A1:E5 is a 5×5 grid of positive integers. A walker enters at A1, moves
only right or down, and collects the value of every cell it visits
(start and end included). Each path produces a single sum.
Return the count of distinct paths whose collected sum equals exactly 46.
There are C(8, 4) = 70 paths in total. Their sums distribute over a wide range, with the target value sitting in the middle of the distribution — the formula’s job is to enumerate, accumulate per branch, and tally hits at the goal.
Input
Range A1:E5
| A | B | C | D | E | |
|---|---|---|---|---|---|
| 1 | 5 | 6 | 4 | 4 | 4 |
| 2 | 2 | 5 | 8 | 9 | 4 |
| 3 | 3 | 9 | 9 | 1 | 5 |
| 4 | 1 | 8 | 3 | 4 | 9 |
| 5 | 7 | 3 | 6 | 6 | 2 |
Hint
Branching recursion that carries a running total as a recursion argument.
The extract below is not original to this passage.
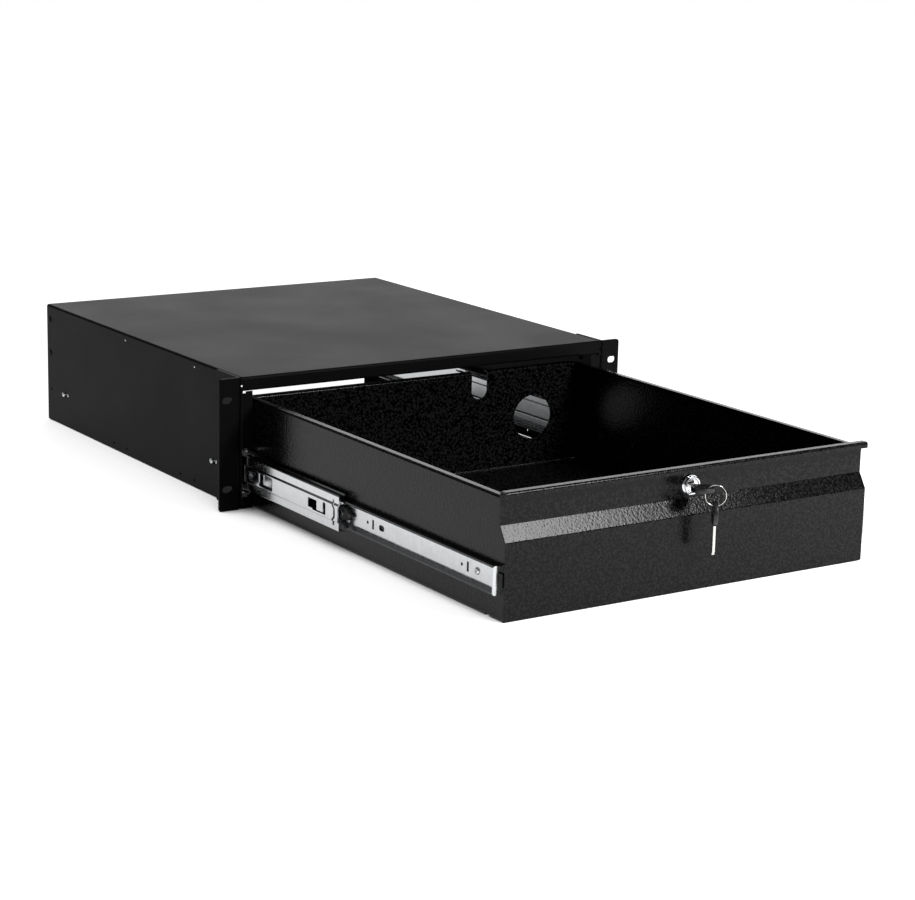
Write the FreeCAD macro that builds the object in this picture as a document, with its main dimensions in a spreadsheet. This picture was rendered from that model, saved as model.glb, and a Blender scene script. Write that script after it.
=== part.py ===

At the goal cell, return 1 if the total matches the target, else 0. Otherwise recurse down + right and SUM the results.
Solution
=LET(
target, 46,
tbl, A1:E5,
ros, ROWS(tbl),
cols, COLUMNS(tbl),
fx, LAMBDA(me, ro, co, total,
IF(OR(ro>ros, co>cols),
0,
LET(
new_total, total + INDEX(tbl, ro, co),
IF(AND(ro=ros, co=cols),
IF(new_total=target, 1, 0),
me(me, ro+1, co, new_total) + me(me, ro, co+1, new_total)
)
)
)
),
fx(fx, 1, 1, 0)
)